Thursday, July 9, 2009


I had been told by my friends that the guest list was one of the hardest wedding related tasks. I had heard the jokes when I mentioned I was working on mine: "Good luck!" I had thought that it didn't apply to me.

These are the reaons I thought I was going to have an easy go of the guest list:
1. We wouldn't have to make any cuts because we had made the decision to have a big wedding rather than a small intimate affair
2. It would be easiest to invite all family members.
3. My group of friends would stay set for the year of the planning.
4. We could decide a number, put all the family on the list, then go around from his parents, to my parents, to us and we could each add someone until we reached the magic number.

These are the reasons why I ended up with everyone else on the wedding guest list roller coaster:
1. There are always going to be more people that you could invite.
2. Some family members get arrested, become mentally unstable, or get into hot water with the wedding financiers.
3. During the move toward being a permanent couple, friendships grow and change. Add in two moves and people getting back in touch with you to congratulate you on the engagement . . . you end up with a bevy of old and new friends that it just wouldn't seem right to celebrate without.
4. Since all of the parties are spread across the country, a sit down was impossible and it turned into a "send us your list, send us your list and I'll merge them into tracker" kind of deal.

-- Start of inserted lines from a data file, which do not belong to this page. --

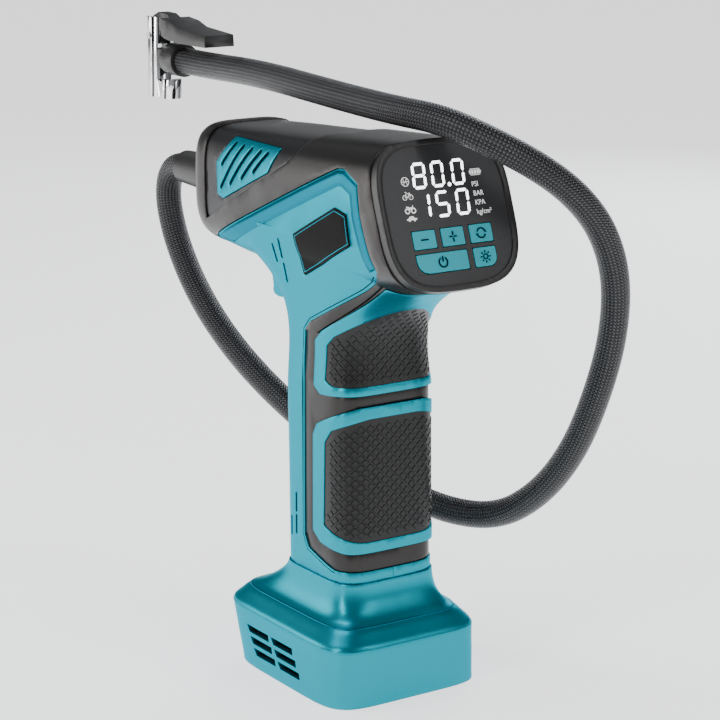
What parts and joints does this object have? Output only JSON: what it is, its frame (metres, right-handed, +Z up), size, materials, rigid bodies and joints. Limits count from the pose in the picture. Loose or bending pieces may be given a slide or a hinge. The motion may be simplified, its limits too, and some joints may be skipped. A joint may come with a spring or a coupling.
{
  "type": "portable tire inflator",
  "caption": "Hand-held tire inflator: pistol grip on a battery base, display and keys at the rear, crank pump inside, braided hose looping over to a lever chuck.",
  "frame": {"origin": "centre of the base's flat underside", "axes": "+Z up; +Y towards the front end, where the hose leaves; the display and the user are on the -Y side; +X is the right-hand side"},
  "size_m": [0.1052, 0.2465, 0.2482],
  "materials": {
    "teal_shell": "satin metallic lacquer",
    "black_shell": "fine matte grain",
    "front_shell": "satin",
    "grip_rubber": "matte, textured",
    "grille": "satin metallic lacquer",
    "badge": "gloss",
    "bezel": "satin",
    "display_lens": "smoked gloss",
    "led": "glowing segments",
    "keys": "satin teal with dark signs",
    "silicone": "matte",
    "board": "solder mask",
    "trigger": "satin",
    "steel": "brushed",
    "cast_metal": "die-cast",
    "brass": "turned",
    "nylon": "natural nylon",
    "seal_rubber": "smooth",
    "hose_braid": "woven braid with grey flecks",
    "chuck_metal": "polished",
    "chuck_black": "matte",
    "battery": "shrink sleeve",
    "light": "frosted"
  },
  "bodies": {
    "housing": {"housing_left": "teal_shell", "housing_right": "teal_shell", "front_shell": "front_shell", "rear_shell": "black_shell", "front_cap": "black_shell", "grip_frame": "black_shell", "grip_pad_upper": "grip_rubber", "grip_pad_lower": "grip_rubber", "trim_ring_upper": "teal_shell", "trim_ring_lower": "teal_shell", "vent_grille_left": "grille", "vent_grille_right": "grille", "badge_left": "badge", "badge_right": "badge", "display_bezel": "bezel", "display_lens": "display_lens", "led_display": "led", "display_board": "board", "key_mat": "silicone", "trigger_spring": "steel", "trigger_switch": "chuck_black", "motor_can": "steel", "pump_frame": "cast_metal", "crank_axle": "steel", "cylinder": "cast_metal", "cylinder_head": "cast_metal", "pump_screws": "steel", "pressure_sensor": "chuck_black", "outlet_fitting": "brass", "hose_collar": "chuck_black", "hose": "hose_braid", "hose_ferrule": "chuck_black", "chuck_neck": "chuck_black", "chuck_body": "chuck_metal", "chuck_seal": "seal_rubber", "lever_pin": "steel", "base_housing": "teal_shell", "bottom_cover": "black_shell", "base_feet": "grip_rubber", "battery_cells": "battery", "main_board": "board", "usb_port": "steel", "light_lens": "light", "case_screws": "steel"},
    "key_minus": {"key_minus": "keys"},
    "key_plus": {"key_plus": "keys"},
    "key_mode": {"key_mode": "keys"},
    "key_power": {"key_power": "keys"},
    "key_light": {"key_light": "keys"},
    "trigger": {"trigger": "trigger"},
    "lock_button": {"lock_button": "trigger"},
    "crank": {"crank_gear": "nylon"},
    "rotor": {"motor_shaft": "steel", "drive_pinion": "brass", "cooling_fan": "nylon"},
    "piston": {"connecting_rod": "nylon", "piston": "cast_metal", "piston_seal": "seal_rubber"},
    "lever": {"chuck_lever": "chuck_black"},
    "port_cover": {"port_cover": "grip_rubber"}
  },
  "joints": [
    {"name": "key_minus_press", "type": "slide", "parent": "housing", "child": "key_minus", "axis": [0, 0.9397, -0.342], "range_m": [0, 0.0006], "stiffness_N_per_m": 2500, "springref_m": -0.0002},
    {"name": "key_plus_press", "type": "slide", "parent": "housing", "child": "key_plus", "axis": [0, 0.9397, -0.342], "range_m": [0, 0.0006], "stiffness_N_per_m": 2500, "springref_m": -0.0002},
    {"name": "key_mode_press", "type": "slide", "parent": "housing", "child": "key_mode", "axis": [0, 0.9397, -0.342], "range_m": [0, 0.0006], "stiffness_N_per_m": 2500, "springref_m": -0.0002},
    {"name": "key_power_press", "type": "slide", "parent": "housing", "child": "key_power", "axis": [0, 0.9397, -0.342], "range_m": [0, 0.0006], "stiffness_N_per_m": 2500, "springref_m": -0.0002},
    {"name": "key_light_press", "type": "slide", "parent": "housing", "child": "key_light", "axis": [0, 0.9397, -0.342], "range_m": [0, 0.0006], "stiffness_N_per_m": 2500, "springref_m": -0.0002},
    {"name": "trigger_pull", "type": "slide", "parent": "housing", "child": "trigger", "axis": [0, -1, 0], "range_m": [0, 0.004], "stiffness_N_per_m": 700, "springref_m": -0.001, "deforming": ["trigger_spring"]},
    {"name": "lock_slide", "type": "slide", "parent": "housing", "child": "lock_button", "axis": [0, -1, 0], "range_m": [0, 0.0007]},
    {"name": "crank_spin", "type": "hinge", "parent": "housing", "child": "crank", "pos_m": [0, 0.00795, 0.166], "axis": [0, 0, 1], "continuous": true},
    {"name": "motor_spin", "type": "hinge", "parent": "housing", "child": "rotor", "pos_m": [0, -0.012, 0.166], "axis": [0, 0, 1], "continuous": true},
    {"name": "piston_slide", "type": "slide", "parent": "housing", "child": "piston", "axis": [0, 1, 0], "range_m": [-0.014, 0]},
    {"name": "lever_hinge", "type": "hinge", "parent": "housing", "child": "lever", "pos_m": [0, 0.148, 0.238], "axis": [-1, 0, 0], "range_deg": [0, 90]},
    {"name": "port_cover_hinge", "type": "hinge", "parent": "housing", "child": "port_cover", "pos_m": [0.0346, -0.01, 0.0172], "axis": [0, -1, 0], "range_deg": [0, 100]}
  ],
  "couplings": [
    {"joint": "motor_spin", "follows": "crank_spin", "ratio": -3.75}
  ]
}
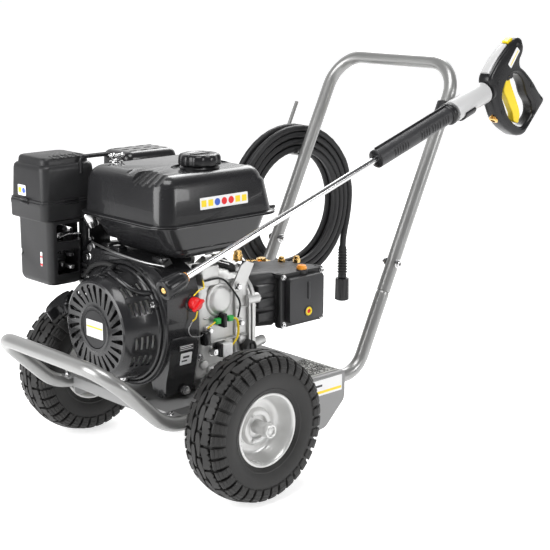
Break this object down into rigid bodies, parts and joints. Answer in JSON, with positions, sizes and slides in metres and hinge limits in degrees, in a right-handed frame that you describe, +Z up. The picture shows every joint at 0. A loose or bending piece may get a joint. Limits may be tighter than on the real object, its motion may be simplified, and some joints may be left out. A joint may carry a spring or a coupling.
{
  "type": "pressure washer",
  "caption": "Petrol pressure washer on a two-wheeled tube trolley, with engine, plunger pump, trigger gun with lance, and a coiled high-pressure hose on a hook.",
  "frame": {"origin": "on the ground, under the middle of the whole machine without its hose", "axes": "+Z up, +X from the engine and wheels towards the push handle, +Y away from the side that the lance rests on"},
  "size_m": [1.0754, 0.575, 0.7442],
  "materials": {
    "frame_paint": "semi-gloss silver-grey paint",
    "deck_paint": "satin grey paint",
    "rim_paint": "satin silver paint",
    "tyre": "matt moulded rubber",
    "rubber": "matt",
    "mat": "coarse anti-slip",
    "bright_steel": "bright plated",
    "machined_steel": "turned",
    "cast_aluminium": "fine sand cast",
    "black_enamel": "satin black enamel",
    "black_plastic": "moulded, slightly textured",
    "rope": "braided cord",
    "red_plastic": "moulded",
    "yellow_plastic": "moulded",
    "coupling_grey": "smooth light grey",
    "pump_black": "satin black",
    "pump_grey": "satin dark grey",
    "brass": "machined"
  },
  "bodies": {
    "trolley": {"chassis_tube": "frame_paint", "platform": "deck_paint", "step_mat": "mat", "stand_foot_left": "rubber", "stand_foot_right": "rubber", "axle": "bright_steel", "axle_cap_left": "bright_steel", "axle_cap_right": "bright_steel", "push_handle": "frame_paint", "handle_bolt_left": "bright_steel", "handle_bolt_right": "bright_steel", "hose_hook": "frame_paint", "lance_holder": "black_plastic", "crankcase": "cast_aluminium", "cylinder_head": "cast_aluminium", "rocker_cover": "black_enamel", "fan_shroud": "black_enamel", "recoil_cover": "black_enamel", "fuel_tank": "black_enamel", "air_filter_base": "black_plastic", "carburettor": "cast_aluminium", "control_cover": "black_plastic", "muffler": "machined_steel", "muffler_shield": "black_enamel", "pump_adapter": "cast_aluminium", "pump_body": "pump_black", "pump_cover": "pump_grey", "pump_head": "brass", "pump_outlet": "brass", "hose_lead": "rubber", "hose_union": "black_plastic", "hose_coil": "rubber", "hose_tail": "rubber", "hose_bend_guard": "rubber", "hose_connector": "black_plastic"},
    "wheel_left": {"rim_left": "rim_paint", "tyre_left": "tyre"},
    "wheel_right": {"rim_right": "rim_paint", "tyre_right": "tyre"},
    "gun": {"gun_body": "black_plastic", "lance_tube": "bright_steel", "lance_grip": "black_plastic"},
    "trigger_lever": {"trigger": "yellow_plastic"},
    "safety_slide": {"safety_button": "yellow_plastic"},
    "lance_coupling": {"coupling_nut": "coupling_grey"},
    "nozzle": {"nozzle_nut": "black_plastic"},
    "starter_pull": {"starter_grip": "black_plastic", "starter_rope": "rope"},
    "starter_reel": {"starter_pulley": "black_plastic"},
    "crank": {"crankshaft": "machined_steel", "flywheel": "cast_aluminium"},
    "pump_drive": {"pump_shaft": "machined_steel"},
    "stop_switch": {"engine_switch": "red_plastic"},
    "choke": {"choke_lever": "black_plastic"},
    "fuel_valve": {"fuel_valve_lever": "black_plastic"},
    "throttle": {"throttle_lever": "bright_steel"},
    "tank_cap": {"fuel_cap": "black_plastic"},
    "filter_lid": {"air_filter_cover": "black_plastic"},
    "engine_oil_plug": {"oil_filler_plug": "rubber"},
    "pump_oil_plug": {"pump_oil_cap": "yellow_plastic"}
  },
  "joints": [
    {"name": "wheel_left_spin", "type": "hinge", "parent": "trolley", "child": "wheel_left", "pos_m": [-0.28535, -0.245, 0.13], "axis": [0, 1, 0], "continuous": true},
    {"name": "wheel_right_spin", "type": "hinge", "parent": "trolley", "child": "wheel_right", "pos_m": [-0.28535, 0.245, 0.13], "axis": [0, 1, 0], "continuous": true},
    {"name": "gun_lift_off", "type": "slide", "parent": "trolley", "child": "gun", "axis": [0, 0, 1], "range_m": [0, 0.3]},
    {"name": "trigger_pull", "type": "hinge", "parent": "gun", "child": "trigger_lever", "pos_m": [0.42215, -0.2, 0.6715], "axis": [0, 1, 0], "range_deg": [-12, 0], "stiffness_Nm_per_rad": 3, "springref_deg": 5.73},
    {"name": "safety_slide", "type": "slide", "parent": "gun", "child": "safety_slide", "axis": [0.8944, 0, 0.4472], "range_m": [0, 0.005]},
    {"name": "coupling_turn", "type": "hinge", "parent": "gun", "child": "lance_coupling", "pos_m": [0.30913, -0.2, 0.62574], "axis": [0.95, 0, 0.3123], "range_deg": [0, 180]},
    {"name": "nozzle_turn", "type": "hinge", "parent": "gun", "child": "nozzle", "pos_m": [-0.42235, -0.2, 0.38525], "axis": [0.95, 0, 0.3123], "range_deg": [0, 180]},
    {"name": "starter_pull", "type": "slide", "parent": "trolley", "child": "starter_pull", "axis": [0, 1, 0], "range_m": [0, 0.18], "stiffness_N_per_m": 40, "springref_m": -0.1},
    {"name": "starter_reel", "type": "hinge", "parent": "trolley", "child": "starter_reel", "pos_m": [-0.39035, 0, 0.274], "axis": [-1, 0, 0], "range_deg": [0, 260]},
    {"name": "crank_spin", "type": "hinge", "parent": "trolley", "child": "crank", "pos_m": [-0.28535, 0, 0.274], "axis": [1, 0, 0], "continuous": true},
    {"name": "pump_shaft_spin", "type": "hinge", "parent": "trolley", "child": "pump_drive", "pos_m": [-0.08535, 0, 0.274], "axis": [1, 0, 0], "continuous": true},
    {"name": "stop_switch_turn", "type": "hinge", "parent": "trolley", "child": "stop_switch", "pos_m": [-0.30535, -0.1125, 0.32], "axis": [0, 1, 0], "range_deg": [0, 60]},
    {"name": "choke_turn", "type": "hinge", "parent": "trolley", "child": "choke", "pos_m": [-0.38735, 0.156, 0.378], "axis": [0, 0, 1], "range_deg": [-30, 30]},
    {"name": "fuel_valve_turn", "type": "hinge", "parent": "trolley", "child": "fuel_valve", "pos_m": [-0.38735, 0.156, 0.356], "axis": [0, 0, 1], "range_deg": [-30, 30]},
    {"name": "throttle_turn", "type": "hinge", "parent": "trolley", "child": "throttle", "pos_m": [-0.34535, 0.1255, 0.401], "axis": [0, 1, 0], "range_deg": [-20, 25]},
    {"name": "tank_cap_turn", "type": "hinge", "parent": "trolley", "child": "tank_cap", "pos_m": [-0.23535, -0.05, 0.55], "axis": [0, 0, 1], "range_deg": [0, 90]},
    {"name": "filter_lid_lift", "type": "slide", "parent": "trolley", "child": "filter_lid", "axis": [0, 0, 1], "range_m": [0, 0.12]},
    {"name": "engine_oil_plug_turn", "type": "hinge", "parent": "trolley", "child": "engine_oil_plug", "pos_m": [-0.17335, -0.1003, 0.215], "axis": [0, -1, 0], "range_deg": [0, 180]},
    {"name": "pump_oil_plug_turn", "type": "hinge", "parent": "trolley", "child": "pump_oil_plug", "pos_m": [-0.01135, -0.077, 0.33], "axis": [0, 0, 1], "range_deg": [0, 180]}
  ],
  "couplings": [
    {"joint": "starter_reel", "follows": "starter_pull", "rad_per_m": 25},
    {"joint": "pump_shaft_spin", "follows": "crank_spin", "ratio": 1}
  ]
}
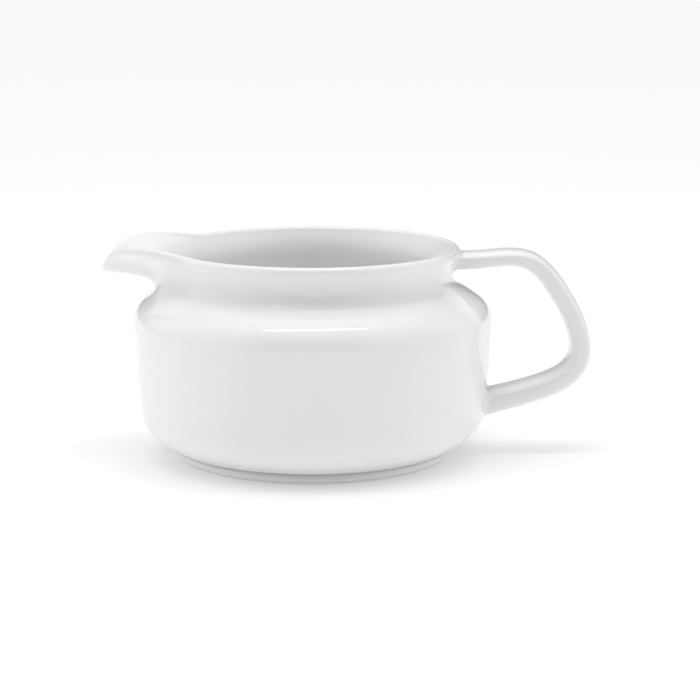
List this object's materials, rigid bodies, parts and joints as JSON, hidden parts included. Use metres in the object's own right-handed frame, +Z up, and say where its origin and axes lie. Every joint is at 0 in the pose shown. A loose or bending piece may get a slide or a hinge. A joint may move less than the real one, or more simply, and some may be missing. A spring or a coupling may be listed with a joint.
{
  "type": "gravy boat",
  "caption": "Round white porcelain sauce jug with a stepped-in neck, a wide pouring beak and an angular strap handle.",
  "frame": {"origin": "on the bowl's vertical axis, in the plane that the foot ring stands on", "axes": "+Z up, +X towards the handle, so that the beak points along -X; the part is symmetric about the XZ plane"},
  "size_m": [0.1572, 0.115, 0.0687],
  "materials": {
    "white_glaze": "clear gloss glaze over white porcelain",
    "bare_porcelain": "unglazed, ground and polished matte standing face"
  },
  "bodies": {
    "root": {"bowl": "white_glaze", "spout": "white_glaze", "handle": "white_glaze", "upper_joint_slip": "white_glaze", "lower_joint_slip": "white_glaze", "foot_ring": "bare_porcelain"}
  },
  "joints": []
}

We settled on a guest list as we sent out the Save-the-Dates this week. My personality (read: not wanting to hurt anyone's feelings), combined with Motherdrome's exhuberance for inviting and a dash of Fatherdrome's practicality, eventually met in the middle.

The hardest part of the process was setting emotions to the side. People weren't cut from the list because we hated their guts and would barf wedding cake if we saw them at the wedding. There were simply situations that would prove to be a damper on the wedding celebrations, or just a plain, old lost connection. Fatherdrome helped so much - he took on the responsibility of explaining to family members how the decisions were made.

Are you stressed about your guest list? Has anyone in the family stood up for you and your decisions?